Consequently, pedophilia cannot be prevented because we do not have any idea what causes it in the first place. We simply know that 3% of US adult males end up with this orientation.
Here in the UK we have finally come around to the understanding that any form of abuse, be it verbal, physical or sexual will have a lasting and detrimental effect on the victim.
From a comment from a session on “Najib Ali, A One-Woman Campaign Against Pedophilia,” by Louise Feather
There is no evidence that this is true. See Ritter et al for the definitive statement on CSA. Far be it for me to defend psychological, physical, or sexual abuse of children, but there’s no evidence that any of those has lasting harmful effects on everyone subjected to it. My whole family was subjected to a lot of psychological abuse. I’m certainly not harmed by it but choice of my own.
I have no idea about physical abuse. Most people can work their way out of whatever damage this sort of thing caused. Of course, in some cases, there is long-lasting harm.
I work in mental health and I seldom find a client who is damaged from a bad familial upbringing, barring extreme situations. Instead most seem damaged from peer relations, especially those from junior high and high school.
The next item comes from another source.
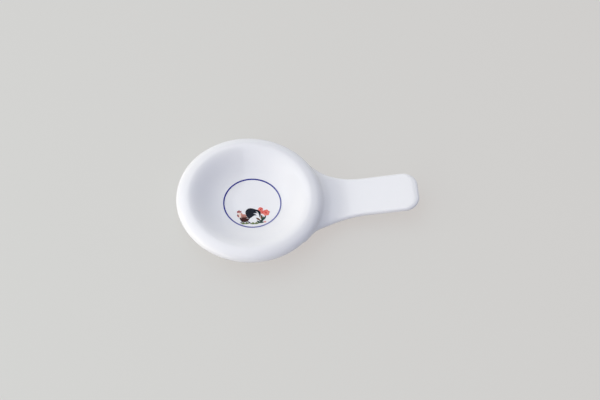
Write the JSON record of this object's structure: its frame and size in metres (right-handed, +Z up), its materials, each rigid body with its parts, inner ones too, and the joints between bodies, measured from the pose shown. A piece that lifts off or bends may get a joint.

Many of these folks are still suffering decades later in their 30’s.
It’s not helpful to tell the hundreds of millions subjected to this sort of thing growing up that they are damaged for life unless you want to create hundreds of billions of professional victims, which I suspect is the feminist project.
Back to child sexual abuse, meaning molestation of children under 13. That leaves out all the childhood sex play, peer sex among teens, and statutory rape, which usually leave no ill effects at all.
I certainly don’t wish to advocate CSA of little kids.
However, in many cases there was no coercion. That is, the molestation was consensual. Kids can consent to sex of course; it’s just that legally we say they can’t because they are too young to make that decision.
At any rate, molestation is divided into with and without coercion. Even coercive molestation usually does not rise to the level of rape. Child rape is terrible and should never be conflated with run of the mill molestation. It is usually done by a stranger, a weapon is often used, the child is often abducted, and injury or death is not uncommon.
The psychiatric literature is clear. Coerced child molestation can and is often quite harmful to the child, with harm extending to adulthood. However, non-coerced child molestation usually does not leave lasting ill effects. That is, most subjected to it simply work their way out of it over time. I have been involved with a few women who were molested and worked their way out of it without lasting harm.
The fact that many are able to get over being molested does not mean it should be allowed. Most of us don’t want to live in a society where adults have sex with little kids, regardless of whether the kids work their way out of it eventually or not.
Promoting perpetual victimization or lifetime victimization is not a feminist value IMHO. It certainly does not benefit the victim.